The following command simulates 10 repetitions of 200 coin tosses with the probability (long-run proportion) of a coin landing on heads to be 0.5. The 10 values produced represent the number of successes (heads) which were observed in each trial.

set.seed(123)
output <- do(10) * rflip(200, prob = 0.5)

Question 10

Modify the code above to simulate selecting 1998 people so that the probability of selecting a smoker is 21%. Repeat this simulation 1000 times, each time saving the percent of “smokers” in your sample.

Note: Keep the set.seed(123) command. This assures that everyone will get the same “random” outcome. We will elaborate more on this command in a later lab.

set.seed(123)
output <- do(1000) * rflip(1998, prob = 0.21)
head(output)

Question 11

The object output$prop contains the vector of simulated proportions of “smokers” under the chance model.
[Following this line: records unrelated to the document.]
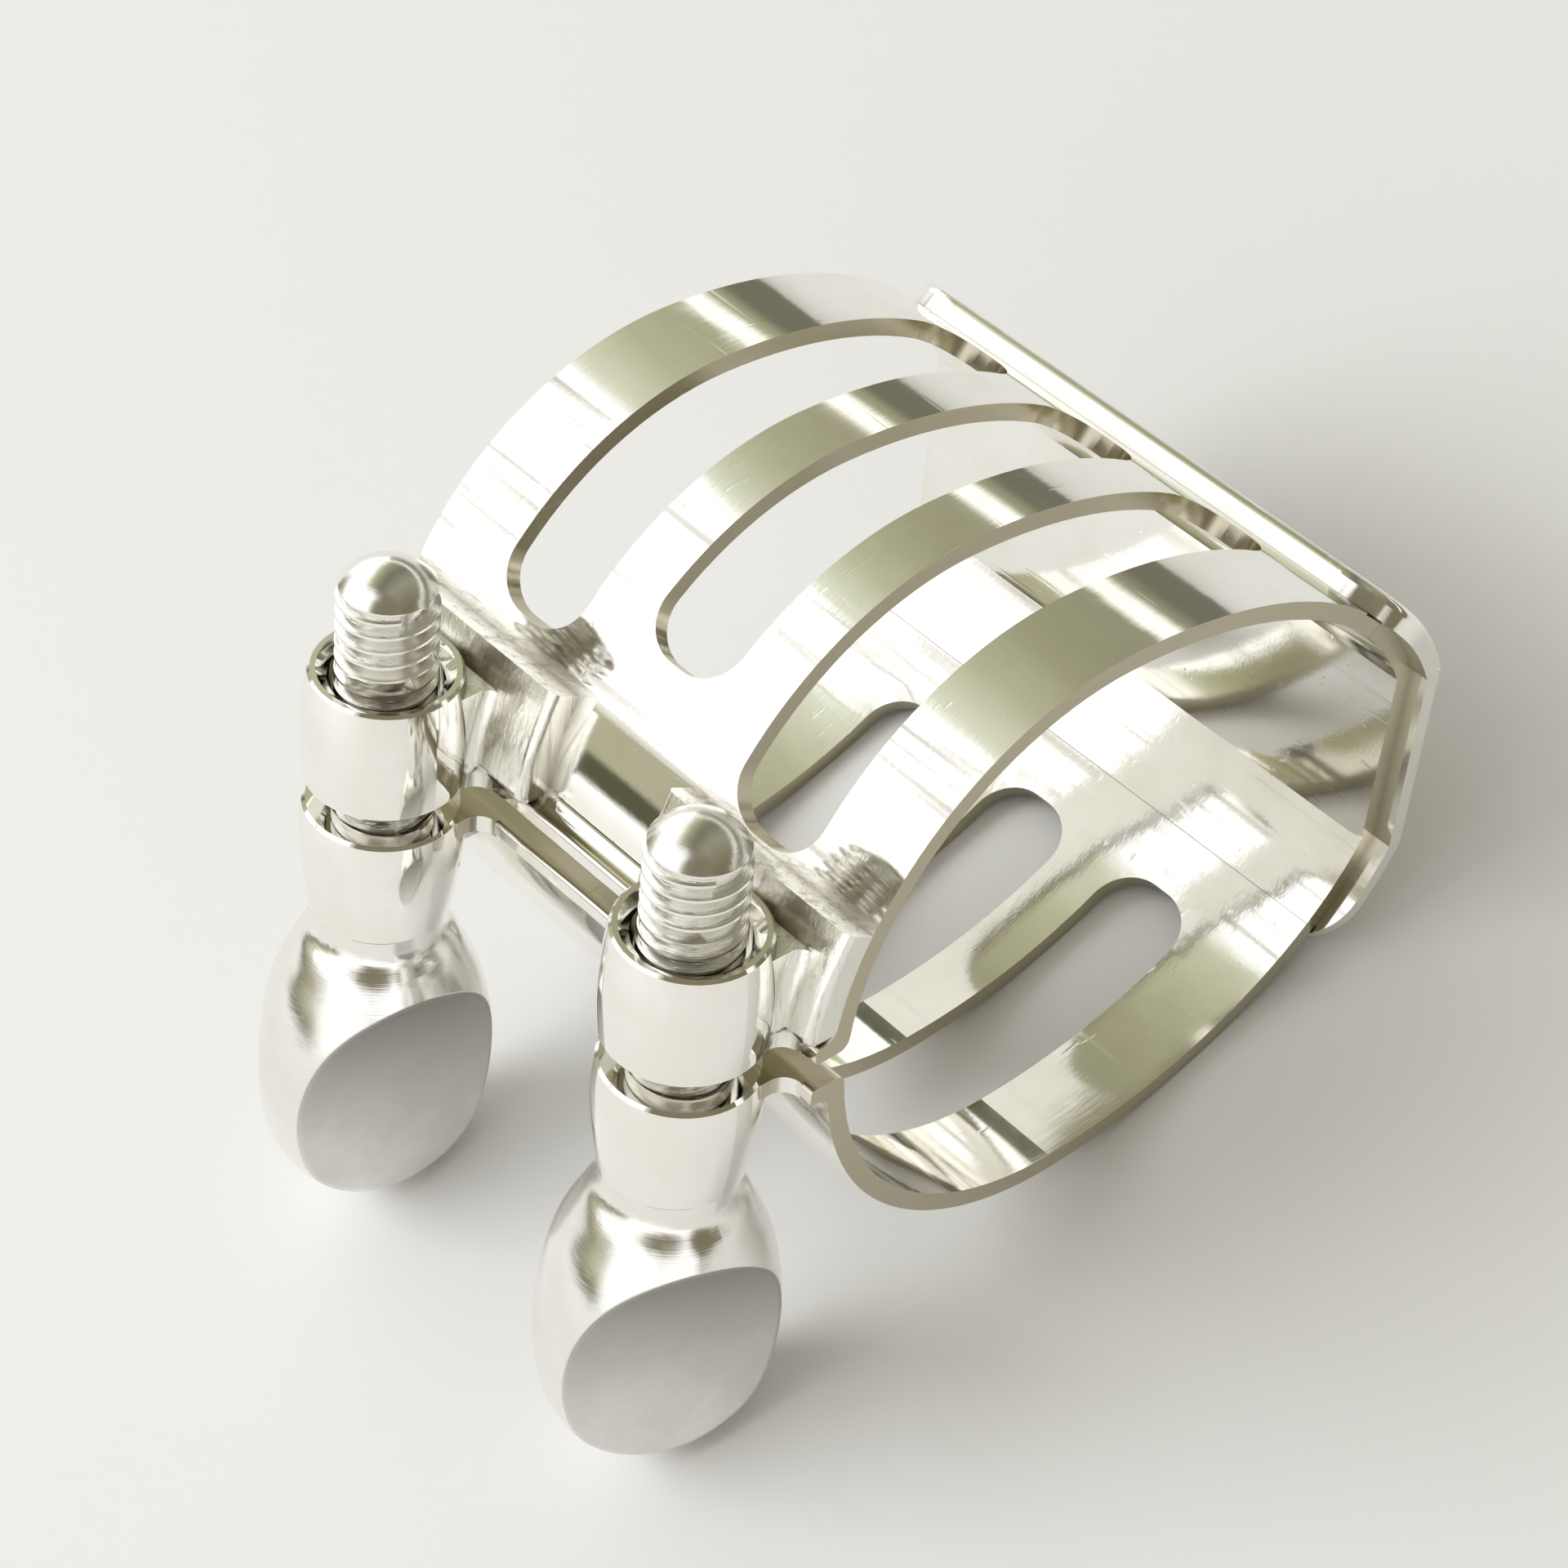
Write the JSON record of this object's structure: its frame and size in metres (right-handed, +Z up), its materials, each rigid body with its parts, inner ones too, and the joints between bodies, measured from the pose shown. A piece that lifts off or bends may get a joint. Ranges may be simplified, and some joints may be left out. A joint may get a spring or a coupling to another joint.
{
  "type": "saxophone ligature",
  "caption": "Silver-plated saxophone ligature: slotted spring band in two jaws with a reed plate, drawn together round a mouthpiece by pear-headed thumbscrews in barrel posts",
  "frame": {"origin": "centre of the mouthpiece bore, on the bore axis, half way along the band", "axes": "+X along the bore from the tip side to the shank side; +Z up with the ligature lying on its thumb heads and band, reed side down and to the back; -Y the screw side"},
  "size_m": [0.0248, 0.0391, 0.0262],
  "materials": {
    "band_plate": "polished silver plate over bent and soldered brass sheet",
    "turned_plate": "turned and polished silver plate",
    "screw_plate": "silver plate, mirror-polished pear head with satin thumb faces"
  },
  "bodies": {
    "reed_side": {"reed_plate": "band_plate", "band_reed_panel": "band_plate"},
    "upper_jaw": {"band_upper_flank": "band_plate", "upper_barrel_front": "turned_plate", "upper_barrel_rear": "turned_plate", "upper_post_front": "band_plate", "upper_post_rear": "band_plate"},
    "lower_jaw": {"band_lower_flank": "band_plate", "lower_barrel_front": "turned_plate", "lower_barrel_rear": "turned_plate", "lower_post_front": "band_plate", "lower_post_rear": "band_plate"},
    "front_screw": {"thumbscrew_front": "screw_plate"},
    "rear_screw": {"thumbscrew_rear": "screw_plate"}
  },
  "joints": [
    {"name": "upper_flex", "type": "hinge", "parent": "reed_side", "child": "upper_jaw", "pos_m": [0, 0.01389, 0.00234], "axis": [1, 0, 0], "range_deg": [-1.05, 1.2]},
    {"name": "lower_flex", "type": "hinge", "parent": "reed_side", "child": "lower_jaw", "pos_m": [0, 0.00897, -0.01087], "axis": [1, 0, 0], "range_deg": [-1.2, 1.05]},
    {"name": "front_spin", "type": "hinge", "parent": "lower_jaw", "child": "front_screw", "pos_m": [-0.00785, -0.01365, 0.00509], "axis": [0, 0.3496, 0.9369], "range_deg": [-540, 630]},
    {"name": "rear_spin", "type": "hinge", "parent": "lower_jaw", "child": "rear_screw", "pos_m": [0.00785, -0.01365, 0.00509], "axis": [0, 0.3496, 0.9369], "range_deg": [-540, 630]}
  ],
  "couplings": [
    {"joint": "upper_flex", "follows": "front_spin", "ratio": 0.0017836},
    {"joint": "lower_flex", "follows": "front_spin", "ratio": -0.0017836},
    {"joint": "rear_spin", "follows": "front_spin", "ratio": 1}
  ]
}
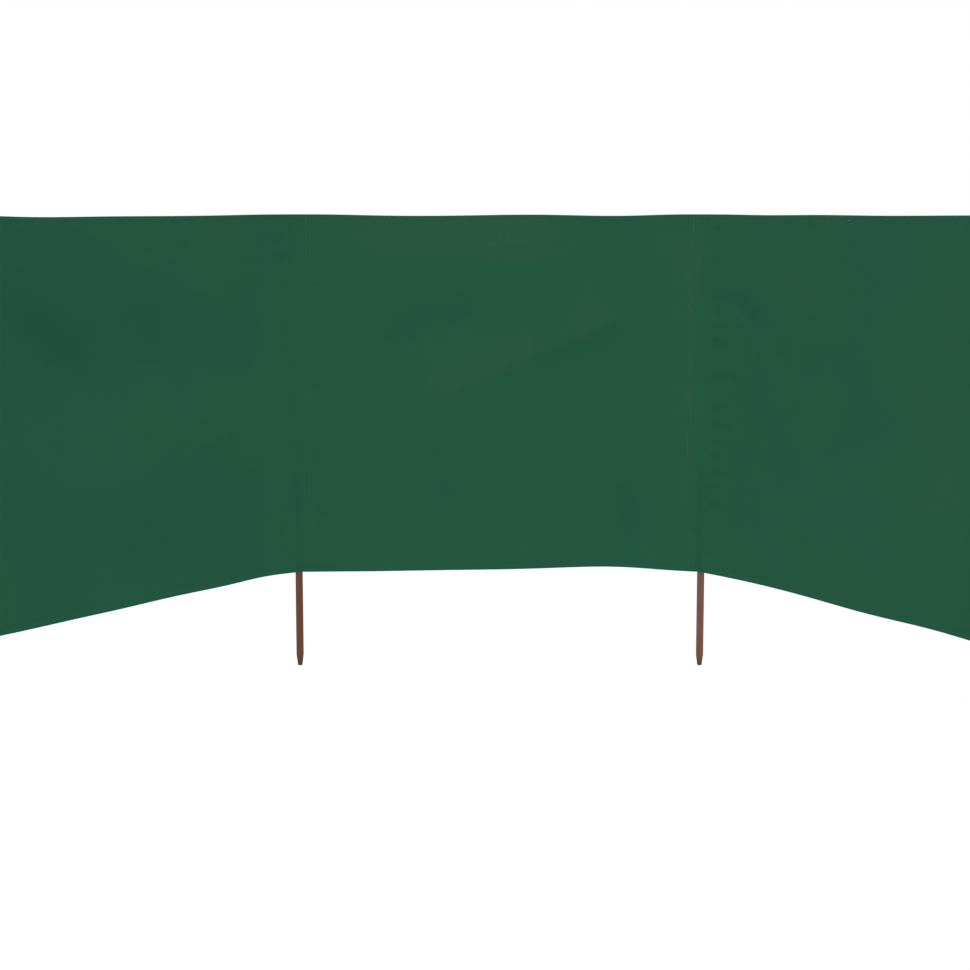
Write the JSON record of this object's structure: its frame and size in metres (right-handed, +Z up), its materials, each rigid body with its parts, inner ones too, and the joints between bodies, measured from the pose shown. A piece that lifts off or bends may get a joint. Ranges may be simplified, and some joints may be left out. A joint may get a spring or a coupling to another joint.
{
  "type": "fabric windbreak",
  "caption": "Long cloth windbreak on round wooden posts in closed pockets, set out in folded bays, with turned blunt tips below the hem to drive into the ground.",
  "frame": {"origin": "centre of the blunt flat tip of post_4, the fourth post from the left", "axes": "+X along panel_3, the bay seen square on, from post_3 to post_4; +Y from the front of that bay to its back, where the pockets are; +Z up"},
  "size_m": [6.437, 1.1714, 1.494],
  "materials": {
    "post_wood": "stained, satin",
    "green_cloth": "matt plain weave"
  },
  "bodies": {
    "root": {"post_1": "post_wood", "post_2": "post_wood", "post_3": "post_wood", "post_4": "post_wood", "post_5": "post_wood", "post_6": "post_wood", "post_7": "post_wood", "sleeve_1": "green_cloth", "sleeve_2": "green_cloth", "sleeve_3": "green_cloth", "sleeve_4": "green_cloth", "sleeve_5": "green_cloth", "sleeve_6": "green_cloth", "sleeve_7": "green_cloth", "panel_1": "green_cloth", "panel_2": "green_cloth", "panel_3": "green_cloth", "panel_4": "green_cloth", "panel_5": "green_cloth", "panel_6": "green_cloth", "top_hem_1": "green_cloth", "top_hem_2": "green_cloth", "top_hem_3": "green_cloth", "top_hem_4": "green_cloth", "top_hem_5": "green_cloth", "top_hem_6": "green_cloth", "bottom_hem_1": "green_cloth", "bottom_hem_2": "green_cloth", "bottom_hem_3": "green_cloth", "bottom_hem_4": "green_cloth", "bottom_hem_5": "green_cloth", "bottom_hem_6": "green_cloth"}
  },
  "joints": []
}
Use the dotPlot() and histogram() functions to visualize the proportion of “smokers” under the chance model.

dotPlot(output$prop, cex = 5)

histogram(output$prop)

Question 12

Based on your plots in Question 11 and your answer in Question 9, is there evidence that the proportion of mothers who smoke is different from 21%? Explain.

9.6% falls to the far left on this plot and is much smaller than 18% which is the smallest point on the output. This makes it an extreme value and provides evidence for the proportion being different from 21%.